All three beers were great. I was able to guess pretty easily that beer three was Vinter Varmer, a beer characterized by its roastiness. Jubelale and Wassail have always been brothers from another mother--so close, so lovely, two of my very favorite beers of all time. I guessed that beer two, with its lush hop character and sweet body was Deschutes, while the more assertively hopped, sharper beer one was Wassail, from hop-loving Full Sail. Turns out I was correct.

Although I like all three, as they warmed up, the Jubel really began to sing. It has always been a crowd-pleaser, and it's because the profile is so approachable. There's nary a hard edge here--it's like a hot chocolate on a cold day. But for the beer geeks, the layered quality of malt and hop, especially later-boil hops, give it quite a high "beer IQ." So for Tuesday, Jubel it is.

Monday, January 12, 2009

On Black IPAs

On Saturday, whilst craning my neck to see the Blazer game from a poorly-situated booth at the Laurelwood, I sipped "Arctic Apocalypse," Chad Kennedy's black imperial IPA. As he promised, it tasted more or less like a regular imperial IPA, though the dark malt(s) added what I'd call a malt-o-meal note (wholesome, rib-sticking, breakfasty). It's a neat trick, something to appreciate on the level of sleight of hand. But it raises more pertinent questions: why, for example, does the world need a black IPA? Are we similarly deprived for lack of a pale stout? Hmmm.

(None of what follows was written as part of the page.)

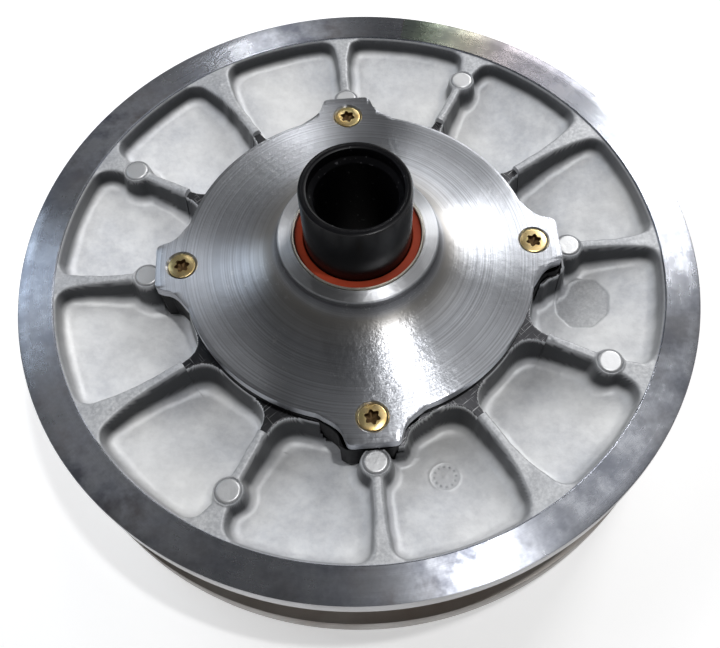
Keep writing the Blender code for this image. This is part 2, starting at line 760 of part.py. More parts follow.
def rollers(parts):
    for k, angle in enumerate(ARM_ANGLES):
        number = k + 1
        tyre = [(5.5, ROLLER_OUT), (ROLLER_R, ROLLER_OUT), (ROLLER_R, ROLLER_IN), (5.5, ROLLER_IN)]
        bush = [(PIN_R + GAP, ROLLER_OUT), (5.2, ROLLER_OUT), (5.2, ROLLER_IN), (PIN_R + GAP, ROLLER_IN)]
        pin = [
            (0.0, 61.8),
            (PIN_R, 61.8),
            (PIN_R, 61.4),
            (3.4, 61.4),
            (3.4, 60.1),
            (PIN_R, 60.1),
            (PIN_R, 37.0),
            (0.0, 37.0),
        ]
        clip = [(3.7, 61.2), (6.2, 61.2), (6.2, 60.3), (3.7, 60.3)]
        finish(radial_turned(f"roller_{number}", tyre, angle, parts), "roller_polymer")
        finish(radial_turned(f"roller_bush_{number}", bush, angle, parts, PIN_STEPS), "bronze")
        finish(radial_turned(f"roller_pin_{number}", pin, angle, parts, PIN_STEPS), "steel")
        finish(radial_turned(f"pin_clip_{number}", clip, angle, parts, PIN_STEPS), "spring_steel")


# ---------------------------------------------------------------------------------------------- spring and its seat
def spring(parts):
    steps_per_turn = 14
    start, end = SPRING_LOW + SPRING_WIRE / 2.0, SPRING_TOP - SPRING_WIRE / 2.0
    end_rise = SPRING_END_TURNS * (SPRING_WIRE + 0.4)
    middle_turns = SPRING_TURNS - 2.0 * SPRING_END_TURNS
    count = int(round(SPRING_TURNS * steps_per_turn))
    points = []
    for k in range(count + 1):
        turns = SPRING_TURNS * k / count
        if turns < SPRING_END_TURNS:
            rise = end_rise * turns / SPRING_END_TURNS
        elif turns > SPRING_TURNS - SPRING_END_TURNS:
            rise = end - start - end_rise * (SPRING_TURNS - turns) / SPRING_END_TURNS
        else:
            share = (turns - SPRING_END_TURNS) / middle_turns
            rise = end_rise + share * (end - start - 2.0 * end_rise)
        points.append((*polar(SPRING_R, 2.0 * math.pi * turns), start + rise))
    curve = bpy.data.curves.new("spring", "CURVE")
    curve.dimensions = "3D"
    curve.bevel_depth = SPRING_WIRE / 2.0 * MM
    curve.bevel_resolution = 2
    curve.use_fill_caps = True
    line = curve.splines.new("POLY")
    line.points.add(len(points) - 1)
    for point, (x, y, z) in zip(line.points, points):
        point.co = (x * MM, y * MM, height(z), 1.0)
    source = bpy.data.objects.new("spring_path", curve)
    parts.objects.link(source)
    return finish(from_source("spring", source, parts), "spring_steel")


def spring_seat(parts):
    inner, lip_in, lip_out = MOVE_HUB_OUT + 0.4, 33.4, 35.2
    low, seat, lip = MOVE_FLOOR_TOP + GAP, SPRING_LOW - GAP, -44.2
    profile = [(inner, seat), (lip_in, seat), (lip_in + 0.3, lip), (lip_out, lip), (lip_out, low), (inner, low)]
    return finish(turned("spring_seat", profile, parts, SMALL_STEPS), "steel")


def main():
    clear_scene()
    parts = new_collection(COLLECTION)
    cutters = new_collection("cutters", hidden=True)
    post(parts, cutters)
    fixed_sheave(parts, cutters)
    flange_screws(parts, cutters)
    moveable_sheave(parts, cutters)
    cam(parts, cutters)
    cover(parts, cutters)
    cover_screws(parts, cutters)
    bushings(parts)
    spider(parts, cutters)
    spider_ring(parts, cutters)
    rollers(parts)
    spring(parts)
    spring_seat(parts)


main()
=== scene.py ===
"""Look of the driven variator pulley on its CAD frame.

The sheaves, cover, post, bushings, spring, screws and flange screws are rebuilt here at full detail and
ride on their CAD bodies. cam_ears adds the black shelf that shows beside the cover. The other CAD nodes
keep their shape and get a worked material. Lengths are in millimetres until a mesh is made, and heights z
count from the machined ring of the upper sheave, as in part.py.
"""

import math

import bmesh
import bpy
import numpy as np
from mathutils import Matrix, Vector


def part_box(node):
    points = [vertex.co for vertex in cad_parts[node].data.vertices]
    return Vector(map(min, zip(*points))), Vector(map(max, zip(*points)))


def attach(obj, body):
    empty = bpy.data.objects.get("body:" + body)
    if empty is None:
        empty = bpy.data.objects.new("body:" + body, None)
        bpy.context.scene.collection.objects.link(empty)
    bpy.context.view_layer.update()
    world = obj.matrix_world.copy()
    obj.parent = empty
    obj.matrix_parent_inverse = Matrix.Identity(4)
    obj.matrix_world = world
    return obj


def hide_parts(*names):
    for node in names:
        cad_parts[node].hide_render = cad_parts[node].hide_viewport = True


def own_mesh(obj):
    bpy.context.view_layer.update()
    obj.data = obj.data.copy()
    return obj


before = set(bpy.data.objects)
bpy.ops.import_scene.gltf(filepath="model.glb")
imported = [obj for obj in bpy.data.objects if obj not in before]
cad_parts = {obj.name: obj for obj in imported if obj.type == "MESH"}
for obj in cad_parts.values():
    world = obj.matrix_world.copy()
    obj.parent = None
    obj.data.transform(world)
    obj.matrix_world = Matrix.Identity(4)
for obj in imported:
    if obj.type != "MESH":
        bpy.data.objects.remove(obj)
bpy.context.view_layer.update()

MM = 0.001


def cad_edge(node, axis):
    """Highest coordinate of a CAD node along an axis, in millimetres."""
    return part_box(node)[1][axis] / MM


# Driving dimensions, taken from the CAD frame where it holds them
RING_TOP = cad_edge("moveable_sheave", 2)
SHEAVE_R = cad_edge("moveable_sheave", 0)
POST_TOP = cad_edge("post", 2) - RING_TOP
BOSS_TOP = cad_edge("cover", 2) - RING_TOP
SHELL_TOP = cad_edge("bushing_shell", 2) - RING_TOP
SHELL_OUT = cad_edge("bushing_shell", 0)
LINER_TOP = cad_edge("bushing_liner", 2) - RING_TOP
SCREW_TOP = cad_edge("cover_screw_1", 2) - RING_TOP
BUSH_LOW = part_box("bushing_shell")[0].z / MM - RING_TOP
FACE_SLOPE = math.tan(math.radians(14.0))
RING_INNER_R = 130.2
RIM_THICK, GROOVE_AT_RIM = 10.0, 31.0
FACE_INNER_R = 85.5
WALL = 6.3
LAND = -3.0
LAND_R = 86.5
RIB_TOP = -0.6
PAD_TOP = -0.2
COVER_LOW, COVER_TOP = 0.3, 5.5
DISC_R, SCREW_PITCH_R = 75.0, 75.0
POST_R, GAP = 22.1, 0.3
FIXED_RING = -54.4
QUARTERS = tuple(math.radians(90.0 * k) for k in range(4))

COLUMNS = 1920
ROW_STEP = 0.42
# Material indices of the two sheaves' faces
CAST_FACE, RIM_FACE, BELT_FACE, LAND_FACE, SIDE_FACE = range(5)


# -------------------- mesh helpers
def height(z):
    return (RING_TOP + z) * MM


def polar(r, angle):
    return r * math.cos(angle), r * math.sin(angle)


class Skin:
    """Sheets of points that run round Z, joined into one mesh.

    Rows run outwards on top and down the outer side.
    """

    def __init__(self, columns=COLUMNS):
        self.columns = columns
        self.angles = np.arange(columns) * (2.0 * math.pi / columns)
        self.points, self.faces, self.looks = [], [], []
        self.values = {}
        self.count = 0

    def sheet(self, radii, heights, look=0, **values):
        """radii and heights are (rows,) or (rows, columns).

        look is a material index, for all faces or for each. values are attributes of the points.
        """
        radii = self.filled(radii)
        heights = self.filled(heights)
        rows = len(radii)
        x = radii * np.cos(self.angles)
        y = radii * np.sin(self.angles)
        self.points.append(np.stack((x * MM, y * MM, height(heights)), axis=-1).reshape(-1, 3))
        index = self.count + np.arange(rows * self.columns).reshape(rows, self.columns)
        after = np.roll(index, -1, axis=1)
        quads = np.stack((index[:-1], index[1:], after[1:], after[:-1]), axis=-1)
        self.faces.append(quads.reshape(-1, 4))
        self.looks.append(np.broadcast_to(np.asarray(look, np.int32), (rows - 1, self.columns)).ravel())
        for name, value in values.items():
            self.values.setdefault(name, []).append((self.count, self.filled(value).ravel()))
        self.count += rows * self.columns
        return self

    def profile(self, points, look=0):
        """A turned sheet through (radius, height) points."""
        radii, heights = zip(*points)
        return self.sheet(radii, heights, look)

    def filled(self, value):
        value = np.asarray(value, float)
        if value.ndim == 1:
            value = value[:, None]
        return np.ascontiguousarray(np.broadcast_to(value, (value.shape[0], self.columns)))

    def mesh(self, name, sharp=38.0):
        points = np.concatenate(self.points)
        faces = np.concatenate(self.faces)
        made = bpy.data.meshes.new(name)
        made.vertices.add(len(points))
        made.vertices.foreach_set("co", points.astype(np.float32).ravel())
        made.loops.add(len(faces) * 4)
        made.loops.foreach_set("vertex_index", faces.astype(np.int32).ravel())
        made.polygons.add(len(faces))
        made.polygons.foreach_set("loop_start", np.arange(0, len(faces) * 4, 4, dtype=np.int32))
        made.polygons.foreach_set("material_index", np.concatenate(self.looks).astype(np.int32))
        for key, parts in self.values.items():
            column = np.zeros(len(points), np.float32)
            for start, value in parts:
                column[start : start + len(value)] = value
            made.attributes.new(key, "FLOAT", "POINT").data.foreach_set("value", column)
        made.update(calc_edges=True)
        made.validate()
        shade(made, sharp)
        return made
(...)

I have spent some time trawling the internets for an origin story for this trend (please, let's refrain from calling it a style just for the moment, shall we?), and came up empty. Someone thought of it, brewed it, and the meme was released. Now we have several dozen examples, and a few Oregon breweries have dabbled with stained IPAs. The idea doesn't appear to extend beyond coloring a standard style--sort of like green St. Patrick's Day beer--and the trick is to achieve darkness without changing the flavor.

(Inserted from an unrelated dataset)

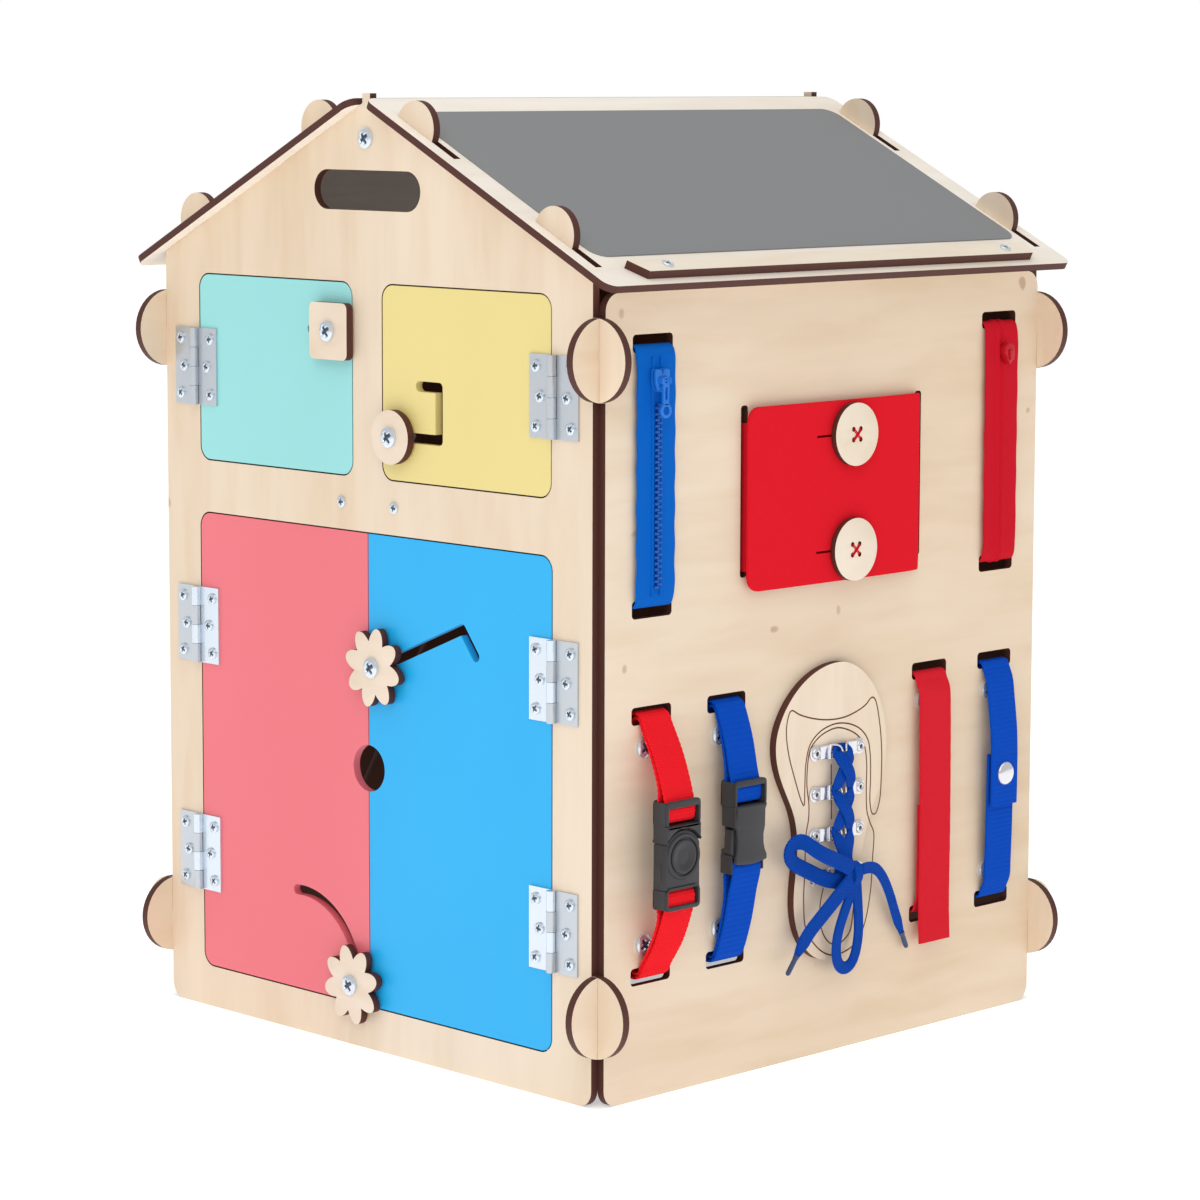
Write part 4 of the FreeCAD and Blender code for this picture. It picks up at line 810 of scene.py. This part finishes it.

This brings us to the why. Although I have commented dyspeptically in the past about style creep, I'm actually a big fan of innovation. Yet the idea isn't to change the nature of the beer, just its color--isn't that gimmickry, not innovation?

None of this is to slag Acrtic Apocalypse (though how about "Black Bombay" or "Dark Delhi" or somethinng?), which I enjoyed. Chad may have hit on one of the ways to accomplish the trick--add 100+ IBUs of hops and blast away all the maltiness. AA is a massive beer, and the hops come in a wall of brutish force, bouyed by a lot of thick, malt alcohol. If you're a fan of the imperial IPA style, you'll like this beer. (Although if you're more into nuance, try the British Daily Ale, which also just went on tap. It's a brown, full of flavor and aroma, but a session tipple. More of the Blazer-watching beer I was looking for.)

So how about your thoughts: black IPAs, gimmickry or grooviness?

Tuesday, October 14, 2008

Fresh Hops: Laurelwood and Rogue

I am beginning to run out of adjectives to describe fresh hop beers, so I'm going to cut to the chase a bit on these two.

Rogue Independence Ale
Let us stipulate: the hop additions in Rogue's beer are mysterious. They contain either Centennial, Millennium, and Willamette (per the bottle) or Centennial and Cascade (the website) or Willamette and Centennials (Brewers Guild). Probably it's Crystal and Perle. Well, no matter, at 80 IBU, who can tell? Independence is a sticky, resinous beer that holds little evidence that it was made with fresh hops. The nose is grapefruit and ganja (seriously). It's a thick, syrupy beer, which is good, because the body holds up nicely against the gale-force hops. I found none of the "decomposition note" I've complained about, but also none of the soft herbal notes you'd like in a fresh hop. (Well, maybe way down below the bitterness, but I might have been hallucinating.) A pretty traditional Rogue offering, satisfying therefore to traditional rogues.

Interesting trivia: there's a spot of wheat malt in the grain bill. Betcha can't taste it. (The haze in the beer, easily chalked up to hoppy particulate, might be a contributor.)

Laurelwood Hop Bale
I have good news and bad news. The bad news is that this Liberty-hopped ale is a pretty standard, middle-of-the-road fresh hop ale. It is brewed in the (now) traditional pale continuum, and does feature the "decomp note," albeit in a minor, non-fatal way. In this beer I get a cooked squash taste. As Sally noted with a shrug, "it's neither here nor there." Yup.

The good news is that Laurelwood also has an Oktoberfest on tap, and it's wonderful. If beer were cookies, Oktoberfests would be chocolate chip: common but surprisingly tasty and universally-loved. You want your o-fest to have an autumn-maple leaf hue, spiciness in the palate, and a rich, warming, sweetness. Laurelwood's delivers the goods.